====== DATA IN THIS EXERCISE
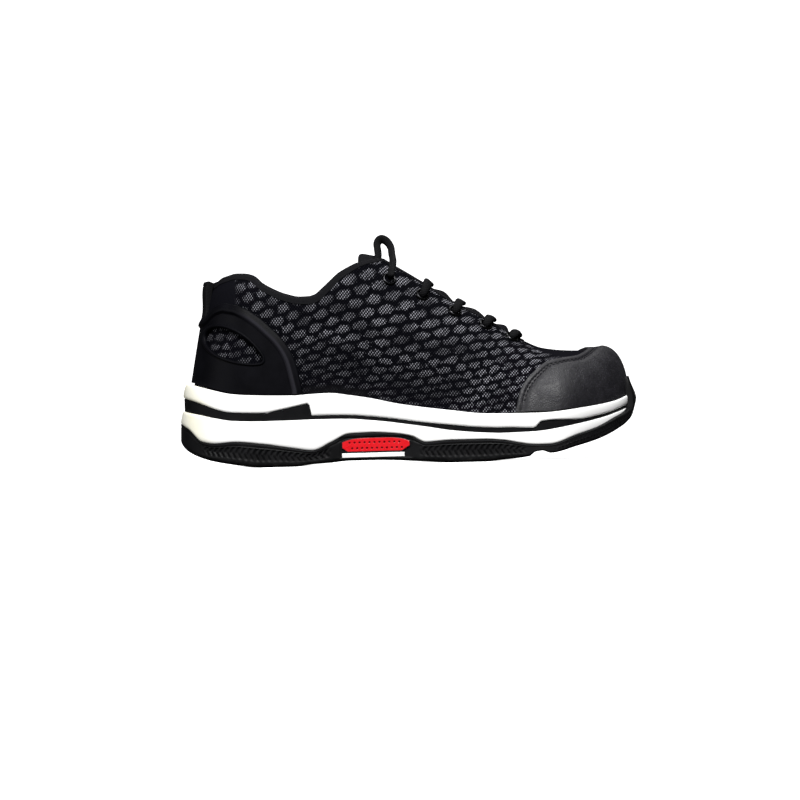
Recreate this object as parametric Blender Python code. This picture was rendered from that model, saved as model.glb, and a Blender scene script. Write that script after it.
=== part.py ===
"""A low safety sneaker, right foot: cup outsole, two midsole foams with a dark plate between them,
arch inserts, hollow upper with toe cap and heel counter, padded tongue, insole, eyelets and laces.

Metres, +X to the toe, +Y to the inner side of the foot, +Z up. The floor is z = 0 and the origin is
the middle of the sole's length and width, on the floor.
"""

import math

import bmesh
import bpy
import numpy as np
from mathutils import Matrix, Vector

# Driving sizes, in metres
SOLE_LENGTH = 0.300
BALL_WIDTH = 0.112
SOLE_HEIGHT = 0.0466
INSTEP_HEIGHT = 0.142
WALL = 0.0024
COLLAR_PAD = 0.0042
COLLAR_ROLL = 0.0018
GAP = 0.0003
EYELET_SEAT = 0.0005
OVERLAY_SEAT = 0.0010

# Sole details
CUP_WALL = 0.0040
LEDGE = 0.0008
BUMPER_TOP = 0.0530
BUMPER_HALF_WIDTH = 0.0190
FOOT_CUP_DEPTH = 0.0050
CUP_FLOOR = 0.0015
RIM_THICKNESS = 0.0030
SIDE_TAPER = 0.0016
HEEL_TAPER = 0.0046
HEEL_LEDGE = 0.0020
PLATE_RECESS = 0.0009
HEEL_WEDGE = 0.0052
HEEL_WEDGE_END = 0.0105
HEEL_WEDGE_BACK = 0.0088
TOE_WEDGE = 0.0060
PLATE_LINE = 0.0023
PLATE_MID = 0.0033
RIB_DEPTH = 0.0009
RIB_LEAN = 0.0030
RIBS_PER_STEP = 4
TREAD_GROOVE_DEPTH = 0.0022
TREAD_GROOVE_WIDTH = 0.0032
SOLE_EDGE = 0.0024

# Arch inserts in the outsole's side
ARCH_BACK = 0.353
ARCH_FRONT = 0.501
INSERT_LOW = 0.0084
INSERT_HIGH = 0.0178
BAR_LOW = 0.0048
BAR_HIGH = 0.0078
BAR_FRONT = 0.488
INSERT_PROUD = 0.0004
BAR_SET_BACK = 0.0004

# Upper overlays
CAP_THICKNESS = 0.0015
COUNTER_THICKNESS = 0.0014
COUNTER_RIB = 0.0014
COUNTER_RIB_WIDTH = 0.0060
TAB_THICKNESS = 0.0016
TAB_HALF_WIDTH = 0.0135
TAB_RISE = 0.0020
TAB_FLARE = 0.0038
WINDOW_LENGTH = 0.0410
WINDOW_HEIGHT = 0.0185
WINDOW_TILT = math.radians(-28)
WINDOW_SHARE = 0.1275
WINDOW_RISE = 0.0785

# Tongue, insole, eyelets and laces
TONGUE_THICKNESS = 0.0052
TONGUE_HALF_WIDTH = 0.0270
TONGUE_CLEAR = 0.0009
TONGUE_DIP = 0.0020
TONGUE_PUFF = 0.0028
TONGUE_TOP = 0.402
TONGUE_ROOT = 0.800
LACE_RADIUS = 0.0018
LACE_BOW = 0.0040
LACE_REST = 0.0007
INSOLE_THICKNESS = 0.0040
EYELET_BORE = 0.0027
EYELET_BARREL = 0.0033
EYELET_FLANGE = 0.0047
EYELET_LIP = 0.0008
EYELET_SIDES = 8
THROAT_HALF_WIDTH = 0.0156
THROAT_END = 0.757
THROAT_ROUND = 0.045
EYELET_SET_BACK = 0.0086
EYELET_SHARES = (0.466, 0.537, 0.606, 0.672, 0.728)

# Plan of the sole: shares of SOLE_LENGTH, then shares of BALL_WIDTH from the axis
PLAN = {
    "share": (0.00, 0.06, 0.16, 0.28, 0.40, 0.52, 0.63, 0.73, 0.82, 0.90, 1.00),
    "outer": (0.37, 0.37, 0.372, 0.372, 0.385, 0.430, 0.480, 0.512, 0.520, 0.500, 0.470),
    "inner": (0.37, 0.37, 0.366, 0.345, 0.325, 0.355, 0.425, 0.475, 0.475, 0.455, 0.430),
    "axis": (0.00, 0.00, 0.00, 0.00, 0.00, 0.00, 0.005, 0.02, 0.035, 0.05, 0.06),
}
HEEL_ROUND = 0.150
TOE_ROUND = 0.190

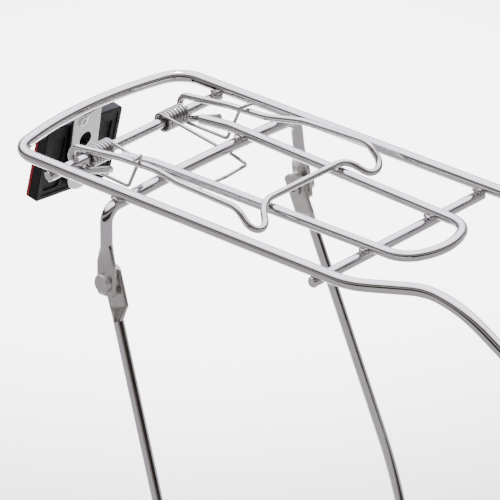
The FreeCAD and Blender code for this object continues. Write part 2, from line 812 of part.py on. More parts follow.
def make_stay(name, side):
    """A rod with a clipped flat tab at the bolt and a round flat eye at the axle."""
    along = stay_along(side)
    normal = leg_normal(side)
    offset = SIZE["stay_rod_offset"]
    radius = SIZE["cross_rod"] / 2
    tab_clip = 3.2
    rod_start = stay_point(side, 25.5, offset)
    knee = stay_point(side, 205, offset)
    axle = stay_point(side, SIZE["stay_length"], offset)
    axle.y = side * SIZE["axle_half_width"]
    flat_along = unit(FreeCAD.Vector(along.x, 0, along.z))
    eye_start = axle - flat_along * 12
    rod_end = axle - flat_along * 30
    ankle = axle - flat_along * 52
    rod = swept_rod(
        name + "_rod", [rod_start, knee, ankle, rod_end], [320, 90], "cross_rod"
    )
    upper = flattened(
        rod_start, stay_point(side, 17), stay_point(side, -9), along * -1, normal,
        radius, SIZE["stay_tab_width"], SIZE["stay_tab_thick"], tab_clip,
    )
    lower = flattened(
        rod_end, eye_start, axle, flat_along, FreeCAD.Vector(0, 1, 0),
        radius, SIZE["axle_eye_width"], SIZE["stay_tab_thick"], 0,
    )
    blank = joined(
        name + "_blank",
        [rod, shape_object(name + "_tab", upper), shape_object(name + "_eye", lower)],
    )
    hinge_size = "Sizes.bolt_shank / 2 + Sizes.hinge_clearance"
    holes = [
        drill(name + "_hinge_hole", hinge_size, stay_point(side, 0), normal, DRILL_REACH),
        drill(name + "_axle_hole", "Sizes.axle_hole / 2", axle, FreeCAD.Vector(0, 1, 0), DRILL_REACH),
    ]
    drilled(name, blank, holes)


def bolt_seat(side):
    """A placement at the bolt: z points outwards along the bolt's axis from the leg tab."""
    outward = FreeCAD.Rotation(FreeCAD.Vector(0, 0, 1), leg_normal(side))
    return FreeCAD.Placement(leg_point(side, -SIZE["bolt_drop"]), outward)


def make_bolt_stack(name, side):
    """Bolt, head washer, two spacer washers and a low round nut."""
    seat = bolt_seat(side)
    shank = "Sizes.bolt_shank / 2"
    under_head = "Sizes.leg_tab_thick / 2 + Sizes.head_washer_thick"
    head_top = under_head + " + Sizes.bolt_head_height"
    nut_outside = (
        "-Sizes.leg_tab_thick / 2 - 2 * Sizes.spacer_thick - 3 * Sizes.side_play"
        " - Sizes.stay_tab_thick"
    )
    shank_end = nut_outside + " - Sizes.nut_thick - 0.3"
    turned_body(
        name + "_stay_bolt",
        [
            ("0", shank_end + " + 2"),
            ("1.6", shank_end + " + 2"),
            ("1.6", shank_end),
            (shank + " - 0.4", shank_end),
            (shank, shank_end + " + 0.4"),
            (shank, under_head),
            ("Sizes.bolt_head / 2", under_head),
            ("Sizes.bolt_head / 2", head_top + " - 0.6"),
            ("Sizes.bolt_head / 2 - 0.6", head_top),
            ("0", head_top),
        ],
        seat,
    )
    inner = shank + " + Sizes.bolt_clearance"
    outer = "Sizes.washer_outer / 2"

    def ring(node, low, high, hole, rim):
        turned_body(node, [(hole, low), (rim, low), (rim, high), (hole, high)], seat)

    ring(name + "_head_washer", "Sizes.leg_tab_thick / 2", under_head, inner, outer)
    for count in (0, 1):
        high = "-Sizes.leg_tab_thick / 2 - %d * (Sizes.spacer_thick + Sizes.side_play)" % count
        low = high + " - Sizes.spacer_thick"
        ring("%s_spacer_%s" % (name, "ab"[count]), low, high, inner, outer)
    thread = shank + " + 0.01"
    ring(name + "_stay_nut", nut_outside + " - Sizes.nut_thick", nut_outside, thread,
         "Sizes.nut_outer / 2")


make_outer_frame()
make_inner_rail()
make_cross_rod("pivot_rod", -SIZE["pivot_back"])
make_cross_rod("front_crossbar", SIZE["front_bar_forward"])
make_leg_hoop()
make_weld_beads()
make_clip_arm()
make_clip_spring()
make_reflector_bracket()
make_reflector()
for side_name, side_sign in SIDES:
    make_stay(side_name + "_stay", side_sign)
    make_bolt_stack(side_name, side_sign)

doc.recompute()
for item in doc.Objects:
    if "Invalid" in item.State or "Error" in item.State:
        raise RuntimeError("%s did not recompute: %s" % (item.Label, item.State))
for item in nodes:
    if item.Shape.isNull() or not item.Shape.isValid() or not item.Shape.Solids:
        raise RuntimeError("%s has no valid solid" % item.Label)

os.makedirs("parts", exist_ok=True)
for item in nodes:
    item.Shape.exportStep("parts/%s.step" % item.Label)
    box = item.Shape.BoundBox
    print(
        "%-20s solids %d volume %9.1f x %7.1f %7.1f y %7.1f %7.1f z %7.1f %7.1f"
        % (item.Label, len(item.Shape.Solids), item.Shape.Volume,
           box.XMin, box.XMax, box.YMin, box.YMax, box.ZMin, box.ZMax)
    )
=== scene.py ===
import json
import math

import bmesh
import bpy
from mathutils import Matrix, Vector, noise


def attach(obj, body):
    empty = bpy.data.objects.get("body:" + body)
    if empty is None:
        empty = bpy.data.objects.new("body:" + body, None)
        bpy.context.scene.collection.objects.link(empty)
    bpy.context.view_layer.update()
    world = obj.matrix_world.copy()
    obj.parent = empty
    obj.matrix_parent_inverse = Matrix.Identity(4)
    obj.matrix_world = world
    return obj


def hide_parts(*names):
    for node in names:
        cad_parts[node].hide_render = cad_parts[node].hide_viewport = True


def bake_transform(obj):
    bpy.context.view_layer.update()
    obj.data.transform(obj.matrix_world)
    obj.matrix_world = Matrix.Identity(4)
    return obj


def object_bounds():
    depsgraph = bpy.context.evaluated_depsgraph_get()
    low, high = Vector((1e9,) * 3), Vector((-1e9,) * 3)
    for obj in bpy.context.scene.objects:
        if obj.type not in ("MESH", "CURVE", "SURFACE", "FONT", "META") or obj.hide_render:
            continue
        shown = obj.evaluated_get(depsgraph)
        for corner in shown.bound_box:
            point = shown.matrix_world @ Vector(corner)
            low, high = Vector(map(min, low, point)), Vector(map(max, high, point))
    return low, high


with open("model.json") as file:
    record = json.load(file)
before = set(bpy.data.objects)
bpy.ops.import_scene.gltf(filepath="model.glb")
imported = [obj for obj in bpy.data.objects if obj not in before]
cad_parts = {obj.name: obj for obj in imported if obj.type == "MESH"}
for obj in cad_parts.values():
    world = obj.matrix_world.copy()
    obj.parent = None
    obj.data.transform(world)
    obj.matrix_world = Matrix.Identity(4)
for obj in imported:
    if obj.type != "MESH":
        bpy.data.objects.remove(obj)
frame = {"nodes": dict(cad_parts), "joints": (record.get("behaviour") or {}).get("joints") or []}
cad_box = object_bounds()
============
* EXERCISE GOAL
Find every line of the data that holds the string "FreeCAD", then say how many there are and nothing else.

* FINAL RESULT
6